● **What needs to be done**: The exercise asks for every line of the data to be reproduced exactly.

● **Data section**:
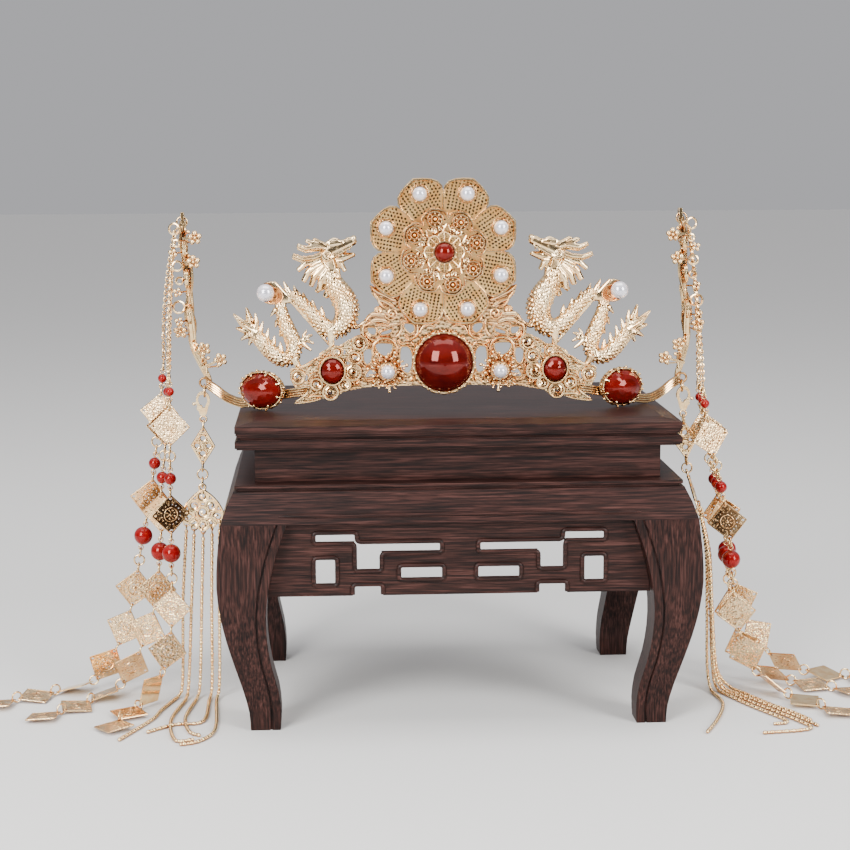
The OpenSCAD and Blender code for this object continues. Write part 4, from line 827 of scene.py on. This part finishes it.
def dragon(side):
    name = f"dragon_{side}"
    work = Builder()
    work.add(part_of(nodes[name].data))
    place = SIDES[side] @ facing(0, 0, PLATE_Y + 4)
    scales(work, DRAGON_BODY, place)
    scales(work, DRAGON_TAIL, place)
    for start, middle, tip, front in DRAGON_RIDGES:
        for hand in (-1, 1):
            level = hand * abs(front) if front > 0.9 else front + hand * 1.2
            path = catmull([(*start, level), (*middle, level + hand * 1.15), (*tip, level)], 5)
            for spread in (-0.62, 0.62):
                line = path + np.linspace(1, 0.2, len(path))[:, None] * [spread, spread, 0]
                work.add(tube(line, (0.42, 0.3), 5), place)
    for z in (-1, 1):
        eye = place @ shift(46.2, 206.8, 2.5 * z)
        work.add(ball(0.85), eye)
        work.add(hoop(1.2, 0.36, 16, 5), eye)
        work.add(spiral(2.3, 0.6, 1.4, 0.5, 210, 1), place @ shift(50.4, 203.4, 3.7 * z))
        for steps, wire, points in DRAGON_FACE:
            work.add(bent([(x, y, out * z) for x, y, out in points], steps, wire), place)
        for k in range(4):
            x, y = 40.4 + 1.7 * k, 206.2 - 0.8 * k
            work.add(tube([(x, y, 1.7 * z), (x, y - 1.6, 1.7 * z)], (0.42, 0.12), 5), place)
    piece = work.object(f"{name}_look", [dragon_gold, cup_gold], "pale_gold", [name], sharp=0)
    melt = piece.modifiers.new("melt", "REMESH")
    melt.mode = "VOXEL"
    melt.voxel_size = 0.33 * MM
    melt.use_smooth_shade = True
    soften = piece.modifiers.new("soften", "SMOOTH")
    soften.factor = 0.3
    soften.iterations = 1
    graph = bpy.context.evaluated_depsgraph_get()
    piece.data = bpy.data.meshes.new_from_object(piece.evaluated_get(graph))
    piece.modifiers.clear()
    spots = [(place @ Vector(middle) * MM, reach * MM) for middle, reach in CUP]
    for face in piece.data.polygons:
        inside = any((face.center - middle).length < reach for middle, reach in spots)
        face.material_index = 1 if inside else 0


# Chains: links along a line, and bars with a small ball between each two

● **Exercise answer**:
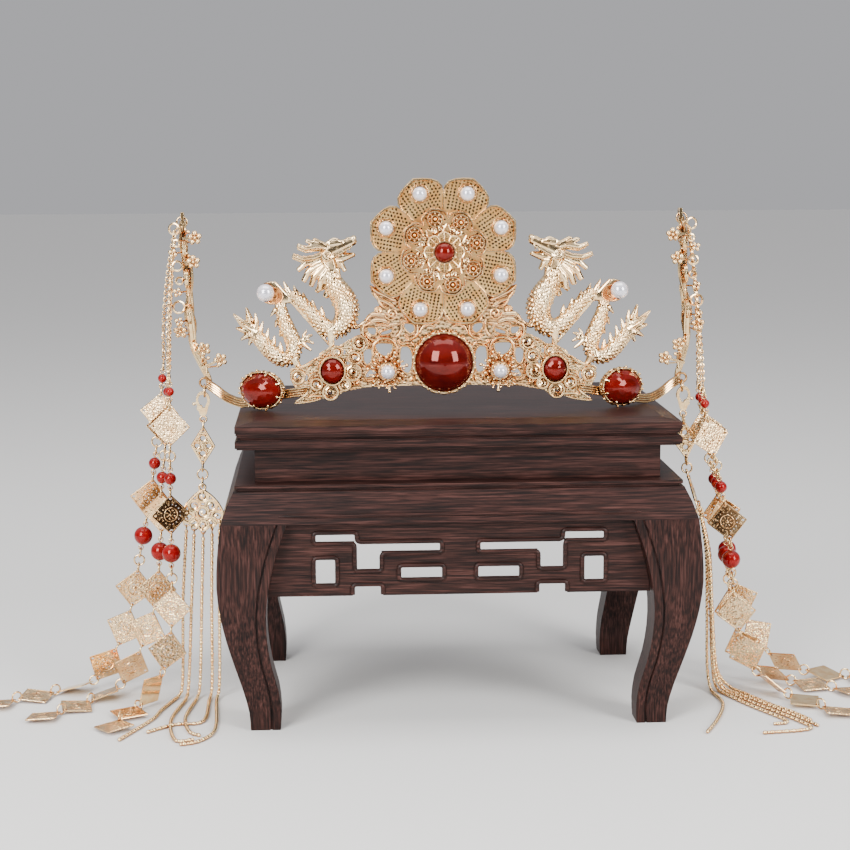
The OpenSCAD and Blender code for this object continues. Write part 4, from line 827 of scene.py on. This part finishes it.
def dragon(side):
    name = f"dragon_{side}"
    work = Builder()
    work.add(part_of(nodes[name].data))
    place = SIDES[side] @ facing(0, 0, PLATE_Y + 4)
    scales(work, DRAGON_BODY, place)
    scales(work, DRAGON_TAIL, place)
    for start, middle, tip, front in DRAGON_RIDGES:
        for hand in (-1, 1):
            level = hand * abs(front) if front > 0.9 else front + hand * 1.2
            path = catmull([(*start, level), (*middle, level + hand * 1.15), (*tip, level)], 5)
            for spread in (-0.62, 0.62):
                line = path + np.linspace(1, 0.2, len(path))[:, None] * [spread, spread, 0]
                work.add(tube(line, (0.42, 0.3), 5), place)
    for z in (-1, 1):
        eye = place @ shift(46.2, 206.8, 2.5 * z)
        work.add(ball(0.85), eye)
        work.add(hoop(1.2, 0.36, 16, 5), eye)
        work.add(spiral(2.3, 0.6, 1.4, 0.5, 210, 1), place @ shift(50.4, 203.4, 3.7 * z))
        for steps, wire, points in DRAGON_FACE:
            work.add(bent([(x, y, out * z) for x, y, out in points], steps, wire), place)
        for k in range(4):
            x, y = 40.4 + 1.7 * k, 206.2 - 0.8 * k
            work.add(tube([(x, y, 1.7 * z), (x, y - 1.6, 1.7 * z)], (0.42, 0.12), 5), place)
    piece = work.object(f"{name}_look", [dragon_gold, cup_gold], "pale_gold", [name], sharp=0)
    melt = piece.modifiers.new("melt", "REMESH")
    melt.mode = "VOXEL"
    melt.voxel_size = 0.33 * MM
    melt.use_smooth_shade = True
    soften = piece.modifiers.new("soften", "SMOOTH")
    soften.factor = 0.3
    soften.iterations = 1
    graph = bpy.context.evaluated_depsgraph_get()
    piece.data = bpy.data.meshes.new_from_object(piece.evaluated_get(graph))
    piece.modifiers.clear()
    spots = [(place @ Vector(middle) * MM, reach * MM) for middle, reach in CUP]
    for face in piece.data.polygons:
        inside = any((face.center - middle).length < reach for middle, reach in spots)
        face.material_index = 1 if inside else 0


# Chains: links along a line, and bars with a small ball between each two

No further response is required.